At a certain point the cost of constant upgrades and high cost obsolete tools in the MS world has to hit home. I spent 12,000 dollars on MS software since 1986 and much of it just gathers dust. Some of it was obsolete unsupported and unusable 3 months after I bought it.
Can an average guy run Linux today with all the grpahical stuff and get 95% of what he wants done in browsing, word processing, graphics, sound etc.. I would say yes. Red Hat 8.0 might do it, with either Star Office or Applixware bought or installed, or perhaps Lindows.
I am partial to Slackware. It still installs easier than all the other Linuxes. And to get it I go out to the slakware site and load it down for free. Or pay 38 bucks at a university for 4 disks. Manual is about 60 bucks.
For a home windows guy I could see having an problem configuring X-Windows for your monitor. You have to know a few things. It is really easy and could be simplified for most people. But it is not as automatic as windows. In the end it may be just as easy as some of the windows problems I have had to solve to install hardware, but I am sure it will confuse a lot of people. You have to know what com port your mouse is on. What com port your modem is on. I would not run the same interrupt for com 1 and com 3. or com 2 and com 4. Questions are asked in Xconfig that I am sure you cannot answer if you are a neophyte.
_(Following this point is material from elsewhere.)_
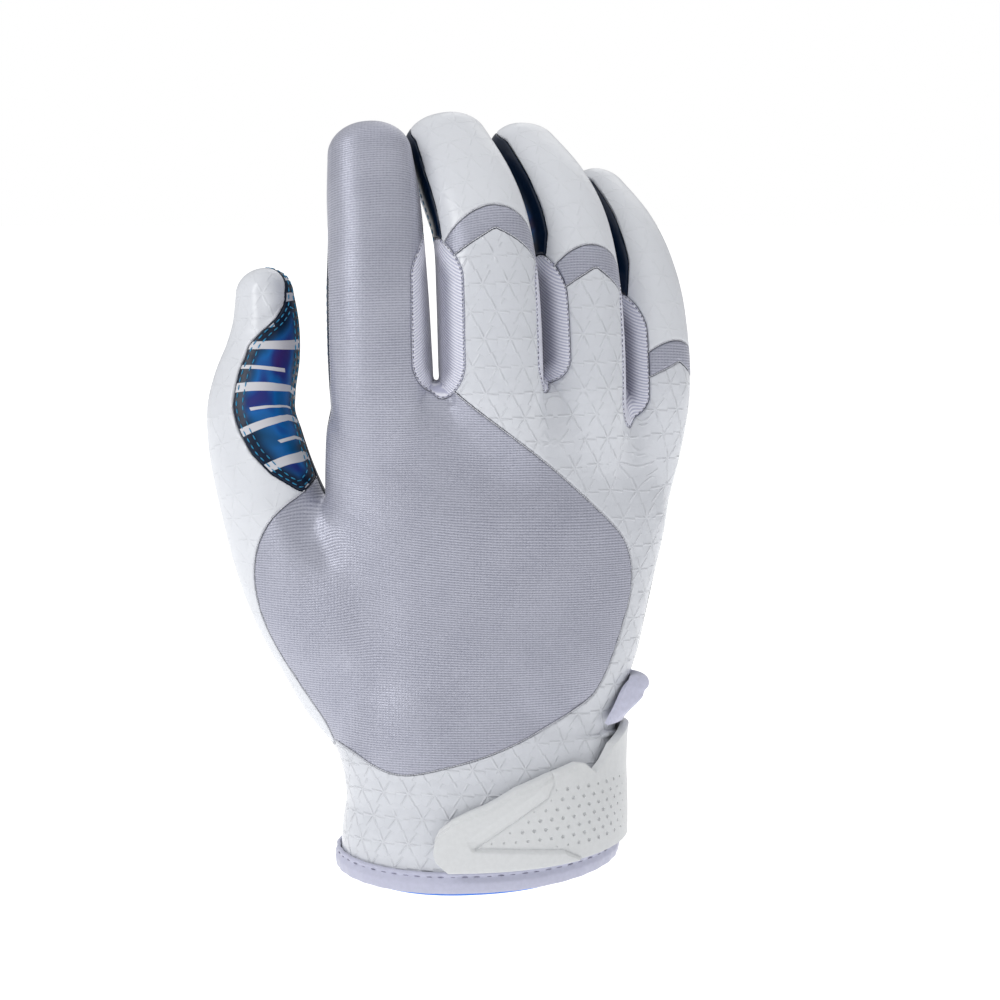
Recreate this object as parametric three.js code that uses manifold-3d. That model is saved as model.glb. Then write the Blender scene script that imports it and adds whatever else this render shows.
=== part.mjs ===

You have to know what make your monitor is and its stats for vertical refresh and horizontal synch rate. You have to know the make and model of your video and sound card.Plus I would not guarantee that Linux will run all motherboards that have built-in sound, video and network "cards". It will run some but not all. In addition it will not run all windmodems, peripherals such as "winprinters" requiring the Windows OS to run, or all USB devices in my experience. Neither will Windows BTW!
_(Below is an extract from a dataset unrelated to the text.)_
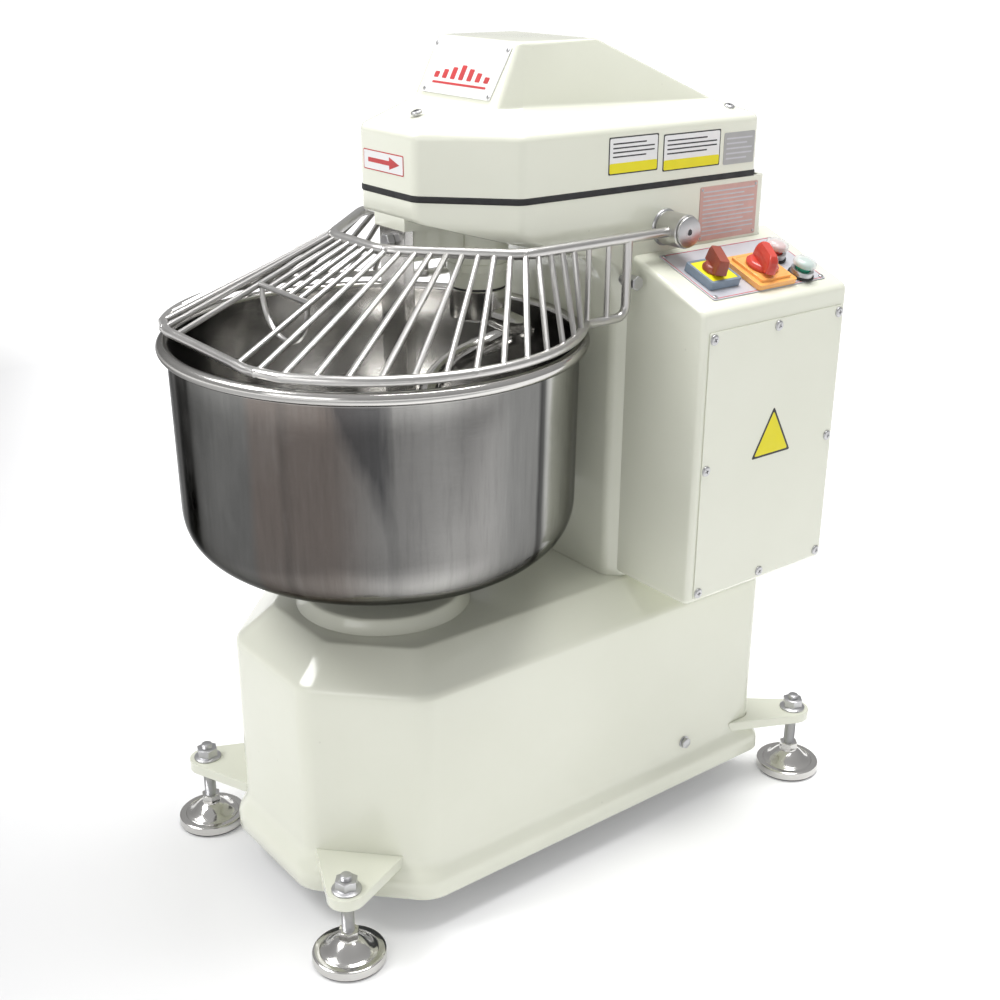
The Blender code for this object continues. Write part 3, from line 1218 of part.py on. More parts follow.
def build_box():
    """The open box, its cover plate and the switchgear inside; gives back the box for the controls to pierce."""
    shell = box_prism("box_shell", BOX_INNER_X, 0.0, 0.010, 0.004)
    boolean(shell, bpy.data.objects["column_clearance"], "DIFFERENCE")
    hollow = box_prism("box_hollow", HEAD_HALF_WIDTH + GAP + BOX_WALL, BOX_WALL, 0.008, 0.002)
    boolean(shell, hollow, "DIFFERENCE")
    opening = block(
        "box_opening", (BOX_OUTER_X - REACH, BOX_OPENING_Y[0], BOX_OPENING_Z[0]),
        (BOX_OUTER_X + REACH, BOX_OPENING_Y[1], BOX_OPENING_Z[1]), "cream_enamel", ROOT,
    )
    boolean(shell, opening, "DIFFERENCE")
    plate_x = BOX_OUTER_X + GAP
    plate = block(
        "box_cover", (plate_x, COVER_PLATE_Y[0], COVER_PLATE_Z[0]),
        (plate_x + COVER_PLATE_THICKNESS, COVER_PLATE_Y[1], COVER_PLATE_Z[1]), "cream_enamel", ROOT,
    )
    screws = []
    for row in range(3):
        for column in range(3):
            if row == 1 and column == 1:
                continue
            place = (
                plate_x + COVER_PLATE_THICKNESS - SCREW_SINK,
                BOX_SCREW_FIRST[0] + BOX_SCREW_STEP[0] * column,
                BOX_SCREW_FIRST[1] + BOX_SCREW_STEP[1] * row,
            )
            screws.append(dome_screw(f"box_screw_{row}_{column}", place, (0, math.pi / 2, 0)))
    fuse_all(plate, screws, "box_screws")
    plate_x = HEAD_HALF_WIDTH + 2 * GAP + BOX_WALL
    (front, rear), (bottom, top) = CONTACTOR_PLATE_Y, CONTACTOR_PLATE_Z
    block("contactor_plate", (plate_x, front, bottom), (plate_x + BOX_WALL, rear, top), "aluminium", ROOT)
    for name, front in (("spiral_contactor", SPIRAL_CONTACTOR_Y), ("bowl_contactor", BOWL_CONTACTOR_Y)):
        low = (plate_x + BOX_WALL + GAP, front, CONTACTOR_Z[0])
        high = (low[0] + CONTACTOR_DEPTH, front + CONTACTOR_WIDTH, CONTACTOR_Z[1])
        block(name, low, high, "black_plastic", ROOT)
    return shell


def panel_hole(name, place, radius, frame):
    return rod(name, radius, -0.02, 0.02, "cream_enamel", frame, (*place, 0), steps=16)


def build_controls(shell):
    """Everything on the sloping panel, placed in the panel's own frame: X down the slope, Y back, Z out."""
    frame = add_empty("panel_frame", (HEAD_HALF_WIDTH, BOX_FRONT_Y, BOX_TOP_INNER), ROOT)
    frame.rotation_euler = (0, PANEL_ANGLE, 0)
    low = (PANEL_U[0], PANEL_V[0], GAP)
    high = (PANEL_U[1], PANEL_V[1], GAP + PANEL_THICKNESS)
    plate = block("control_panel", low, high, "aluminium", frame)
    screws = []
    for row, u in enumerate(PANEL_SCREW_U):
        for column, v in enumerate(PANEL_SCREW_V):
            screw = dome_screw(f"panel_screw_{row}_{column}", (u, v, PANEL_THICKNESS), (0, 0, 0), 0.003, 0.0016)
            screw.parent = frame
            screws.append(screw)
    fuse_all(plate, screws, "panel_screws")
    holes = [
        ("main_switch", MAIN_SWITCH_AT, SWITCH_HOLE_RADIUS),
        ("speed_switch", SPEED_SWITCH_AT, SWITCH_HOLE_RADIUS),
        ("start_button", START_BUTTON_AT, BUTTON_HOLE_RADIUS),
        ("stop_button", STOP_BUTTON_AT, BUTTON_HOLE_RADIUS),
        ("power_lamp", LAMP_AT, LAMP_HOLE_RADIUS),
    ]
    for name, place, radius in holes:
        boolean(plate, panel_hole(f"{name}_panel_hole", place, radius, frame), "DIFFERENCE")
        boolean(shell, panel_hole(f"{name}_box_hole", place, radius, frame), "DIFFERENCE")
    surface = GAP + PANEL_THICKNESS + GAP
    build_switch("main_switch", MAIN_SWITCH_AT, MAIN_SWITCH_SIZE, "grey_plastic", "brown_plastic", surface, frame)
    build_switch("speed_switch", SPEED_SWITCH_AT, SPEED_SWITCH_SIZE, "amber_plastic", "red_plastic", surface, frame)
    build_button("start_button", START_BUTTON_AT, "clear_plastic", surface, frame)
    build_button("stop_button", STOP_BUTTON_AT, "red_plastic", surface, frame)
    lamp = [
        (0, -0.024), (LAMP_HOLE_RADIUS - GAP, -0.024), (LAMP_HOLE_RADIUS - GAP, surface),
        (0.0075, surface), (0.0075, surface + 0.003), (0.0062, surface + 0.004), (0.0060, surface + 0.009),
        (0.0040, surface + 0.012), (0, surface + 0.013),
    ]
    turned("power_lamp", lamp, "green_plastic", frame, (*LAMP_AT, 0), steps=20)


def build_switch(name, place, size, plate_finish, knob_finish, surface, frame):
    """A cam switch: square front plate with its body under the panel, and a lever knob that turns on it."""
    here = (*place, 0)
    half = size / 2
    corners = [(-half, -half), (half, -half), (half, half), (-half, half)]
    top = surface + SWITCH_PLATE_HEIGHT
    front = slab(f"{name}_base", rounded(corners, [0.003] * 4, 2), surface, top, plate_finish, frame, here)
    radius = SWITCH_HOLE_RADIUS - GAP
    neck = rod(f"{name}_neck", radius, -0.018, surface + 0.002, plate_finish, frame, here, steps=16)
    side = SWITCH_BODY_HALF
    square = [(-side, -side), (side, -side), (side, side), (-side, side)]
    body = slab(f"{name}_body", square, *SWITCH_BODY_Z, plate_finish, frame, here)
    fuse_all(front, [neck, body], f"{name}_join")
    low = top + GAP
    radius = size * 0.31
    knob = turned(
        f"{name}_knob",
        [(0, low), (radius, low), (radius, low + 0.003), (radius * 0.86, low + 0.007), (0, low + 0.007)],
        knob_finish, frame, here, steps=24,
    )
    reach = size * 0.44
    grip = [(-0.0065, -reach * 0.92), (0.0065, -reach * 0.92), (0.0080, reach), (-0.0080, reach)]
    lever = slab(f"{name}_lever", rounded(grip, [0.002] * 4, 2), low + 0.004, low + 0.022, knob_finish, frame, here)
    lever.rotation_euler = (0, 0, math.radians(SWITCH_LEVER_TURN))
    boolean(knob, lever, "UNION")


def build_button(name, place, cap_finish, surface, frame):
    """A push-button: fixed collar with its body under the panel, and a cap that travels into the collar."""
    here = (*place, 0)
    shaft = BUTTON_HOLE_RADIUS - GAP
    collar = [
        (0, -0.032), (shaft, -0.032), (shaft, surface), (0.0135, surface), (0.0140, surface + 0.001),
        (0.0140, surface + 0.008), (0.0130, surface + 0.009), (0.0098, surface + 0.009), (0.0098, surface + 0.001),
        (0, surface + 0.001),
    ]
    turned(f"{name}_collar", collar, "machined_steel", frame, here, steps=24)
    cap = [
        (0, surface + 0.007), (0.0092, surface + 0.007), (0.0092, surface + 0.0135), (0.0148, surface + 0.0145),
        (0.0148, surface + 0.0185), (0.0125, surface + 0.0215), (0.0060, surface + 0.0230), (0, surface + 0.0234),
    ]
    turned(f"{name}_cap", cap, cap_finish, frame, here, steps=24)


def build_mixer():
    build_base()
    build_feet()
    build_column()
    helper(column_solid("column_clearance", GAP, stretch=0.0))
    build_cover()
    build_bowl()
    build_bowl_drive()
    build_spiral_drive()
    build_spiral_hook()
    build_breaker_bar()
    build_guard()
    build_guard_fixings()
    build_controls(build_box())


clear_scene()
for finish_name in FINISHES:
    make_finish(finish_name)
ROOT = add_empty("mixer", ORIGIN_SHIFT)
build_mixer()
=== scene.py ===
"""Looks for the spiral dough mixer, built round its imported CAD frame.

Lengths are metres. Most pieces are built with the bowl's axis on the floor as their origin, and ORIGIN moves
them into the frame's own place.
"""

import json
import math

import bmesh
import bpy
from mathutils import Euler, Matrix, Vector


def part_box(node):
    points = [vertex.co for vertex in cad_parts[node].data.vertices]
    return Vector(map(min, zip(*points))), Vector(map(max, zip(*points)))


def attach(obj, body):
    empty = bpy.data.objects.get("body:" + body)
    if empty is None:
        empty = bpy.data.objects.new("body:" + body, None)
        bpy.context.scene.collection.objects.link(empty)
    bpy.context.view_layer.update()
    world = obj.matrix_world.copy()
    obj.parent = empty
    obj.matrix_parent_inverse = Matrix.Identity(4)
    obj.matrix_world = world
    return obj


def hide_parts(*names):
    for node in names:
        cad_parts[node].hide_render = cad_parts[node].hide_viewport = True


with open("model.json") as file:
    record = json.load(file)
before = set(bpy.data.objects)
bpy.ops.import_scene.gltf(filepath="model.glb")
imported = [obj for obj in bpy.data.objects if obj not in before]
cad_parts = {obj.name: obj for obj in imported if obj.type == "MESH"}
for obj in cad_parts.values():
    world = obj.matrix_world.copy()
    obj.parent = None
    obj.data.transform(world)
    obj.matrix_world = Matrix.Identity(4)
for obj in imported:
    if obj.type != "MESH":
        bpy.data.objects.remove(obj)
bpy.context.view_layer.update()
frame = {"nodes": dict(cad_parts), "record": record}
NODES = frame["nodes"]

bowl_low, bowl_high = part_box("bowl")
ORIGIN = Vector(((bowl_low.x + bowl_high.x) / 2, (bowl_low.y + bowl_high.y) / 2, 0.0))

# ---------------------------------------------------------------- shapes of the CAD, repeated at a finer step

SIDES = ((1, "right"), (-1, "left"))
GAP = 0.0003
SMOOTH_DEG = 35.0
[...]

Now much more compatibility has been built into Linux versions lately and I have not followed the MSwindows wars here, it may be better or worse than it was a while back. I run mostly older equipment.
Trouble --->???
There is even the possibility of having to recompile the kernel if you do not find features in the precompiled kernels that you need. This happened to me when I tried to do an all SCSI system and connect to the net. The precompiled kernel in this release did not have PPP in if for that brand of SCSI controller the kernel was compiled with. I could not use a module for the SCSI card because I was booting in SCSI from the HD. So a kernel recompile was necessary. Don't understand at all? Well there can be complexities in Linux. Most IDE users will not run into this. But in selecting a kernel in slackware, it does not tell you right off that if you want to run the internet (who the hell doesn't?) the kernel to use is net.i not bare .i. Sheesh! RedHat 8.0 thankfully evades all that. P.S -- a kernel recompile takes 3 hours on my system and I had to do it 5 times. But at least I can do it. MS will not let you recompile squat.
For a full install of Red Hat 8.0 you need about 3.8 giges of disk space.